Conventional wisdom suggests that the performance of the economy has a decent influence on presidential election results, and the Trump administration plans to campaign on U.S. economic strength in 2020. Market turmoil not only imperils the general U.S. economy and ordinary voters, it also tests the patience of ultra-wealthy Republican donors, who might prefer to quietly sit out the election in hopes that a successor will cut a deal with China. As we have just said, the U.S. economy is being propped up by a fragile stock market bubble that depends in part on optimism about an end to the trade war. The Chinese government can very simply, and unilaterally, test the strength of this bubble by leaking pessimistic updates about the negotiations.
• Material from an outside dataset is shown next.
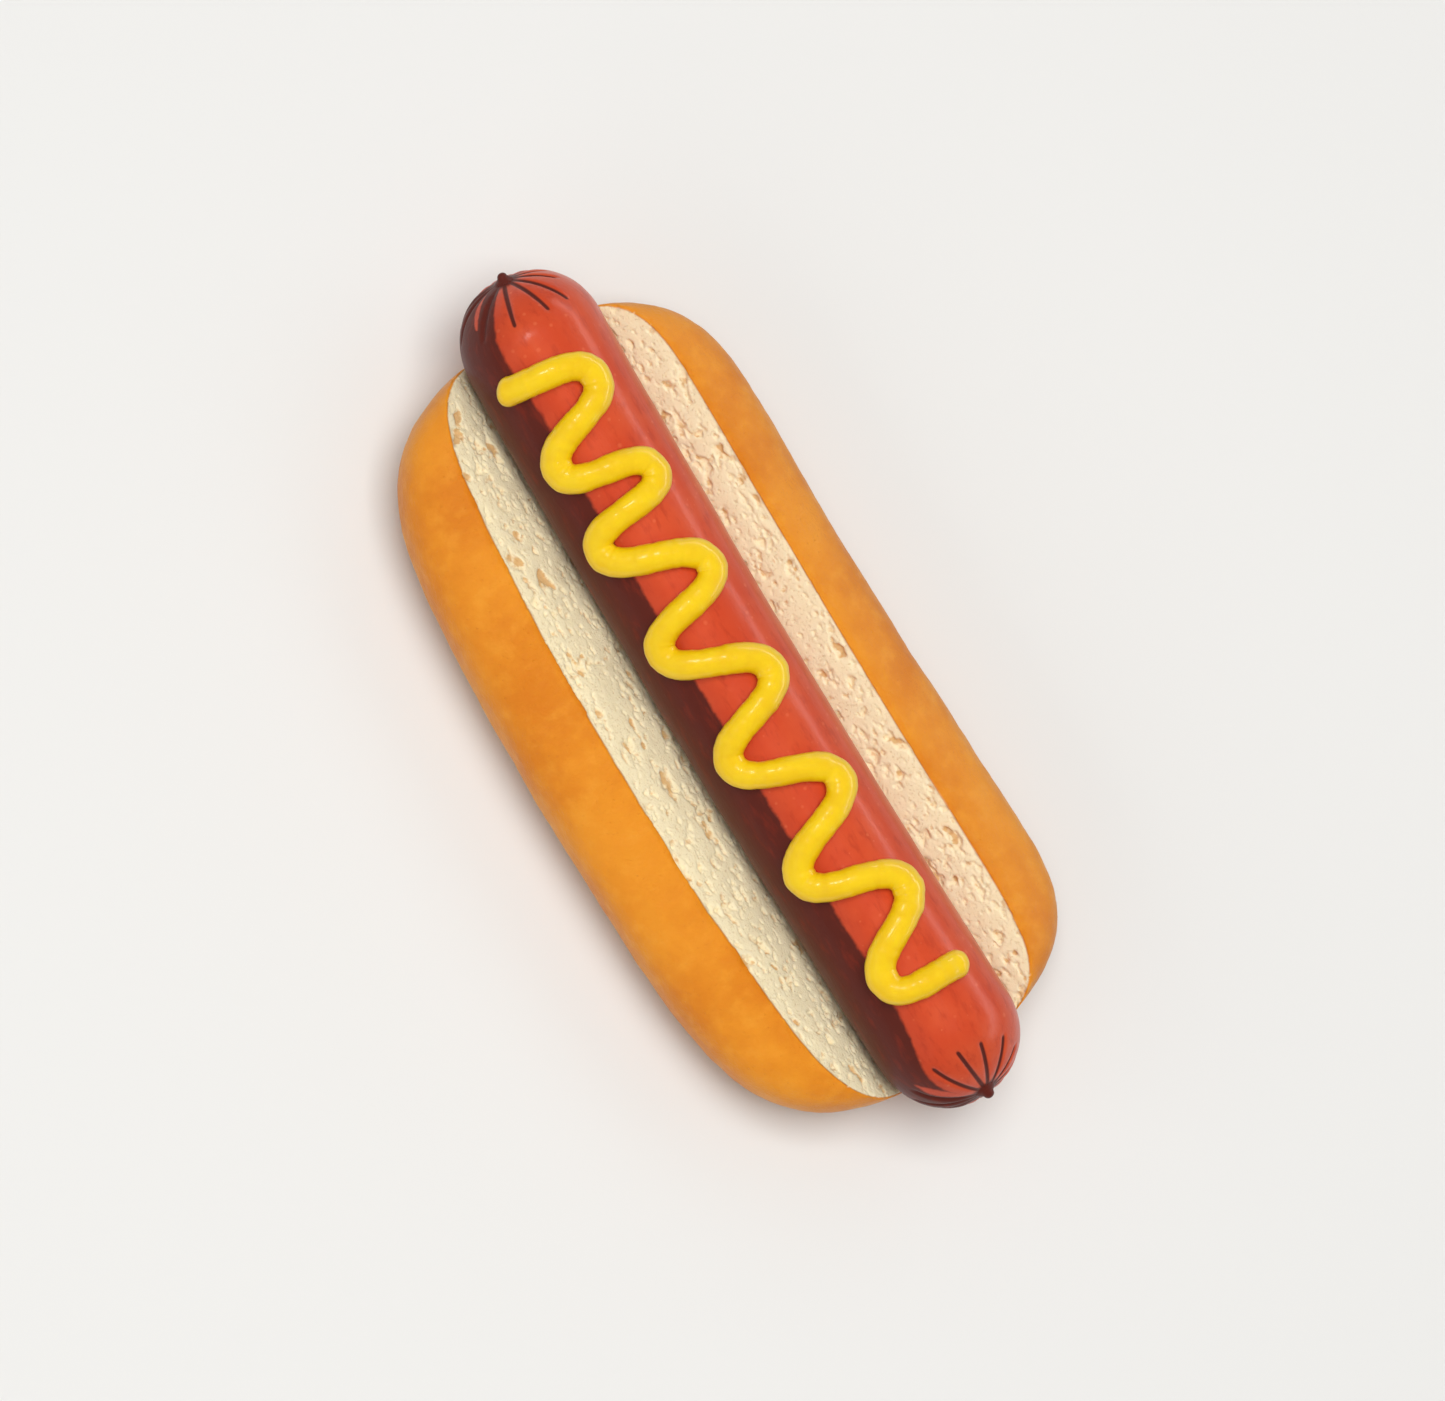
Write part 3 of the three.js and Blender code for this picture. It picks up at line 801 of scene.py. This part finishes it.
def squeezed_bead():
    """A rounded bead swept along a flat path, then wrapped round the bent casing."""
    group, tree, given = new_geometry_tree("Squeezed Bead", [*BEAD_INPUTS, *CASING_FORM, "Seed"])
    place = tree.node("GeometryNodeInputPosition")
    radius = given["Width"] * 0.5
    sweep = {
        "Curve": bead_line(tree, given, radius),
        "Profile Curve": bead_section(tree, given, place),
        "Scale": tree.recalled("girth") * radius,
        "Fill Caps": True,
    }
    bead = tree.node("GeometryNodeCurveToMesh", inputs=sweep)
    laid = {"Geometry": bead, "Position": round_casing(tree, given, place)}
    bead = tree.node("GeometryNodeSetPosition", inputs=laid)
    ripple = (tree.noise(place, 3.5 * MM, 2.0, seed=given["Seed"]) - 0.5) * given["Ripple"]
    return finish_tree(group, tree, tree.lifted(bead, ripple), given["Material"])


def mustard_material(mustard):
    """Smooth yellow mustard, glossy, with a faint grain."""

    def fill(tree):
        place = tree.place()
        cloud = tree.noise(place, 5 * MM, 3.0, 0.6)
        grain = tree.noise(place, 0.5 * MM, 3.0, 0.6)
        color = tree.mix(tree.ease(cloud, 0.35, 0.7, 0.0, 0.6), mustard.color, mustard.deep_color)
        specks = tree.bowls(place, 1.1 * MM, 0.12)
        color = tree.mix(specks * 0.5, color, mustard.deep_color)
        return {
            "Base Color": color,
            "Roughness": 0.28 + 0.1 * grain,
            "Normal": tree.bump(grain, 0.03 * MM),
        }

    constants = {
        "Specular IOR Level": 0.35,
        "Subsurface Weight": 0.15,
        "Subsurface Radius": (1.0, 0.7, 0.15),
        "Subsurface Scale": 1.0 * MM,
        "Coat Weight": 0.3,
        "Coat Roughness": 0.1,
    }
    return new_material("mustard", fill, constants)


# ------------------------------------------------------------------ stage

FLOOR_HALF = 3.0
SKY_STRENGTH = 0.3
SENSOR_WIDTH = 36.0
CLIP_START, CLIP_END = 0.05, 10.0

# Area lights: name, place and size in metres, power in watts, and the rays that don't see it. The first
# three light the hot dog evenly, and the others give its gloss.
LIGHTS = (
    ("overhead", (-0.05, -0.07, 1.35), (0.7, 0.7), 14.4, "visible_glossy"),
    ("fill", (0.0, -1.1, 0.7), (1.6, 0.5), 2.8, "visible_glossy"),
    ("side", (0.0, 0.9, 1.0), (1.6, 0.5), 1.6, "visible_glossy"),
    ("strip", (0.0, 1.1, 0.5), (3.0, 0.16), 9.0, "visible_diffuse"),
    ("window", (-0.5, -0.3, 1.0), (0.22, 0.22), 2.0, "visible_diffuse"),
)


def add_floor(tint):
    """A plain matt floor at z = 0."""
    corners = FLOOR_HALF * np.array([(-1, -1, 0), (1, -1, 0), (1, 1, 0), (-1, 1, 0)])
    floor = new_object("floor", new_mesh("floor", corners, [(0, 1, 2, 3)], {}))

    def fill(tree):
        return {"Roughness": 0.7 + 0.1 * tree.noise(tree.place(), 0.5 * MM)}

    floor.data.materials.append(new_material("floor", fill, {"Base Color": (*tint, 1.0)}))


def add_sky(scene):
    """An even white sky."""
    world = bpy.data.worlds.new("studio")
    world.use_nodes = True
    background = world.node_tree.nodes["Background"]
    background.inputs["Color"].default_value = (1.0, 1.0, 1.0, 1.0)
    background.inputs["Strength"].default_value = SKY_STRENGTH
    scene.world = world


def add_light(name, place, size, power, unseen_by):
    """An area light that faces the hot dog."""
    data = bpy.data.lights.new(name, "AREA")
    data.shape = "RECTANGLE"
    data.size, data.size_y = size
    data.energy = power
    light = new_object(name, data)
    turned = (-Vector(place)).to_track_quat("-Z", "Y").to_matrix().to_4x4()
    light.matrix_world = Matrix.Translation(place) @ turned
    setattr(light, unseen_by, False)


def add_camera(scene, stage):
    """A camera that looks down on the hot dog, tilted to its -Y side and rolled."""
    data = bpy.data.cameras.new("camera")
    data.sensor_width = SENSOR_WIDTH
    data.lens = data.sensor_width * stage.distance / stage.view_width
    data.clip_start, data.clip_end = CLIP_START, CLIP_END
    along = Vector((1, 0, 0))
    across = Vector((0, math.cos(stage.tilt), math.sin(stage.tilt)))
    back = along.cross(across)
    right = along * math.cos(stage.roll) + across * math.sin(stage.roll)
    up = across * math.cos(stage.roll) - along * math.sin(stage.roll)
    aim = Vector((0, AXIS_Y, AXIS_Z)) + along * stage.shift_along + across * stage.shift_across
    camera = new_object("camera", data)
    turned = Matrix((right, up, back)).transposed().to_4x4()
    camera.matrix_world = Matrix.Translation(aim + back * stage.distance) @ turned
    scene.camera = camera


# ------------------------------------------------------------------ settings


def length_property(name, description, millimetres):
    kind = {"unit": "LENGTH", "precision": 5}
    return FloatProperty(name=name, description=description, default=millimetres * MM, **kind)


def angle_property(name, description, degrees):
    default = math.radians(degrees)
    return FloatProperty(name=name, description=description, default=default, subtype="ANGLE")


def color_property(name, description, *display):
    default = srgb(*display)
    return FloatVectorProperty(name=name, description=description, default=default, subtype="COLOR")


class BreadSettings(bpy.types.PropertyGroup):
    """Sizes and colours of the bread"""

    step: length_property("Mesh Step", "Size of the crust's mesh; the crumb's is a quarter of it", 1.08)
    crust: length_property("Crust", "Depth to which the bread is browned", 0.5)
    swell: length_property("Swell", "Height of the loaf's gentle unevenness", 0.8)
    wrinkle: length_property("Wrinkle", "Height of the crust's wrinkles", 0.5)
    large_pores: length_property("Large Pores", "Size of the pattern of the crumb's large pores", 2.6)
    small_pores: length_property("Small Pores", "Size of the pattern of the crumb's small pores", 1.1)
    pore_depth: length_property("Pore Depth", "Depth of the crumb's deepest pores", 0.8)
    tear: length_property("Tear", "Height of the crumb's unevenness", 0.4)
    crust_color: color_property("Crust", "Golden crust", 229, 146, 34)
    toast_color: color_property("Toast", "Crust where it is browner", 214, 124, 22)
    pale_color: color_property("Pale Crust", "Crust where it is paler", 238, 166, 58)
    crumb_color: color_property("Crumb", "Cut bread", 250, 234, 196)
    # Painted shade at the bottom of the crumb's pores.
    pore_shade_color: color_property("Pores", "Bottom of the crumb's pores", 220, 178, 120)


class FrankfurterSettings(bpy.types.PropertyGroup):
    """Sizes and colours of the frankfurter"""

    crease_depth: length_property("Crease Depth", "Depth of the creases at the knots", 0.8)
    crease_width: length_property("Crease Width", "Half the width of the creases", 0.52)
    knot: length_property("Knot", "Half the width of the knot at each tip", 0.95)
    swell: length_property("Swell", "Unevenness of the girth", 0.5)
    wrinkle: length_property("Wrinkle", "Height of the casing's wrinkles", 0.1)
    # Edges of the browned flank, which is painted shade along the -Y side, coloured as browning.
    sear_shade_top: angle_property("Sear Top", "Upper edge of the browned flank, round from the top", -37.5)
    sear_shade_bottom: angle_property("Sear Bottom", "Lower edge of the browned flank, round from the top", -140)
    casing_color: color_property("Casing", "Cooked casing", 199, 69, 35)
    light_color: color_property("Light Casing", "Casing where it is lighter", 206, 79, 42)
    deep_color: color_property("Deep Casing", "Casing where it is darker", 166, 47, 22)
    fleck_color: color_property("Flecks", "Pale flecks under the casing", 224, 118, 76)
    # The dark colour of the painted shade on the browned flank and in the creases.
    sear_and_shade_color: color_property("Browned", "Browned flank and creases", 88, 30, 20)


class MustardSettings(bpy.types.PropertyGroup):
    """Sizes and colours of the mustard"""

    width: length_property("Width", "Width of the bead", 4.95)
    height: length_property("Height", "Height of the bead", 4.2)
    gap: length_property("Gap", "Gap between the bead and the casing", -0.05)
    pulse: FloatProperty(name="Pulse", description="Slow unevenness of the bead's girth", default=0.2)
    beat: FloatProperty(name="Beat", description="Quick unevenness of the bead's girth", default=0.16)
    ripple: length_property("Ripple", "Height of the bead's ripples", 0.3)
    step: length_property("Mesh Step", "Distance between the bead's sections", 0.35)
    turn: length_property("Turn", "How far each turn runs on along the frankfurter", 5.9)
    end_lean: FloatProperty(name="End Lean", description="How straight the bead's ends run", default=0.4)
    color: color_property("Mustard", "Mustard", 239, 200, 14)
    deep_color: color_property("Deep Mustard", "Mustard where it is deeper", 230, 182, 6)


class StageSettings(bpy.types.PropertyGroup):
    """The camera's place and the floor's colour"""

    tilt: angle_property("Camera Tilt", "Angle of the camera from straight down", 15)
    roll: angle_property("Camera Roll", "How far the hot dog is turned clockwise in the view", 59.2)
    distance: length_property("Distance", "Distance of the camera", 1250)
    view_width: length_property("View Width", "Width of the view at the frankfurter", 249.7)
    shift_along: length_property("Shift Along", "Middle of the view along the hot dog", 0.27)
    shift_across: length_property("Shift Across", "Middle of the view across the hot dog", -2.65)
    floor_color: color_property("Floor", "Plain floor", 228, 227, 224)


# ------------------------------------------------------------------ operators


class HOTDOG_OT_bread(bpy.types.Operator):
    """Bakes the roll: crust relief, cut crumb and their material"""

    bl_idname = "hotdog.bread"
    bl_label = "Bread"

    def execute(self, context):
        bread = context.scene.hotdog_bread
        material = bread_material(bread)
        dough = new_object("bread_dough", bread_mesh(bread))
        values = {**setting_values(bread, BREAD_INPUTS), "Seed": BREAD_SEED, "Material": material}
        add_tree(dough, bread_relief(), values)
        add_piece("bread", settled(dough), material, "bun")
        return {"FINISHED"}


class HOTDOG_OT_frankfurter(bpy.types.Operator):
    """Makes the frankfurter: a casing gathered to a knot at each end, with painted shade coloured as browning
    along one flank
    """

    bl_idname = "hotdog.frankfurter"
    bl_label = "Frankfurter"

    def execute(self, context):
        sausage = context.scene.hotdog_frankfurter
        material = casing_material(sausage)
        blank = new_object("casing_blank", casing_mesh(sausage))
        values = {**setting_values(sausage, CASING_INPUTS), "Seed": CASING_SEED, "Material": material}
        add_tree(blank, casing_relief(), values)
        add_piece("frankfurter", settled(blank), material, "sausage")
        return {"FINISHED"}


class HOTDOG_OT_mustard(bpy.types.Operator):
    """Squeezes the mustard along the frankfurter"""

    bl_idname = "hotdog.mustard"
    bl_label = "Mustard"

    def execute(self, context):
        mustard = context.scene.hotdog_mustard
        material = mustard_material(mustard)
        path = bead_path(mustard)
        values = {**setting_values(mustard, BEAD_INPUTS), **CASING_FORM}
        values.update({"Seed": BEAD_SEED, "Material": material})
        add_tree(path, squeezed_bead(), values)
        add_piece("mustard_bead", settled(path), material, "mustard")
        return {"FINISHED"}


class HOTDOG_OT_stage(bpy.types.Operator):
    """Sets the plain floor, the soft lights and the camera"""

    bl_idname = "hotdog.stage"
    bl_label = "Stage"

    def execute(self, context):
        scene = context.scene
        stage = scene.hotdog_stage
        add_floor(stage.floor_color)
        add_sky(scene)
        scene.view_settings.view_transform = "Standard"
        for light in LIGHTS:
            add_light(*light)
        add_camera(scene, stage)
        return {"FINISHED"}


class HOTDOG_PT_sidebar(bpy.types.Panel):
    """Lists what the hot dog is made of"""

    bl_idname = "HOTDOG_PT_sidebar"
    bl_label = "Hot Dog"
    bl_space_type = "VIEW_3D"
    bl_region_type = "UI"
    bl_category = "Hot Dog"

    def draw(self, context):
        for operator, name, settings in PARTS:
            box = self.layout.box()
            box.operator(operator.bl_idname)
            for key in settings.__annotations__:
                box.prop(getattr(context.scene, name), key)


PARTS = (
    (HOTDOG_OT_stage, "hotdog_stage", StageSettings),
    (HOTDOG_OT_bread, "hotdog_bread", BreadSettings),
    (HOTDOG_OT_frankfurter, "hotdog_frankfurter", FrankfurterSettings),
    (HOTDOG_OT_mustard, "hotdog_mustard", MustardSettings),
)


def register():
    for operator, name, settings in PARTS:
        bpy.utils.register_class(settings)
        setattr(bpy.types.Scene, name, PointerProperty(type=settings))
        bpy.utils.register_class(operator)
    bpy.utils.register_class(HOTDOG_PT_sidebar)


def unregister():
    bpy.utils.unregister_class(HOTDOG_PT_sidebar)
    for operator, name, settings in reversed(PARTS):
        bpy.utils.unregister_class(operator)
        delattr(bpy.types.Scene, name)
        bpy.utils.unregister_class(settings)


def main():
    """Builds the stage and the hot dog."""
    register()
    bpy.ops.hotdog.stage()
    bpy.ops.hotdog.bread()
    bpy.ops.hotdog.frankfurter()
    bpy.ops.hotdog.mustard()


if __name__ == "__main__":
    main()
It can even state outright that it is breaking off negotiations, which would prove a serious shock.
In any case, the beginning of a U.S. stock market rout before the 2020 elections is what the Trump administration fears more than anything else. One need only look at how the Republican Party was savaged in the elections after the 2008 crash to understand why. China faces economic turmoil and worries of its own, but it does not realistically face the threat of losing power if it suffers a difficult 2020. In order to outmaneuver the Trump administration and help reestablish the trade regime it prefers, the Chinese government simply needs to ask itself who really needs to worry more about turbulence in 2020.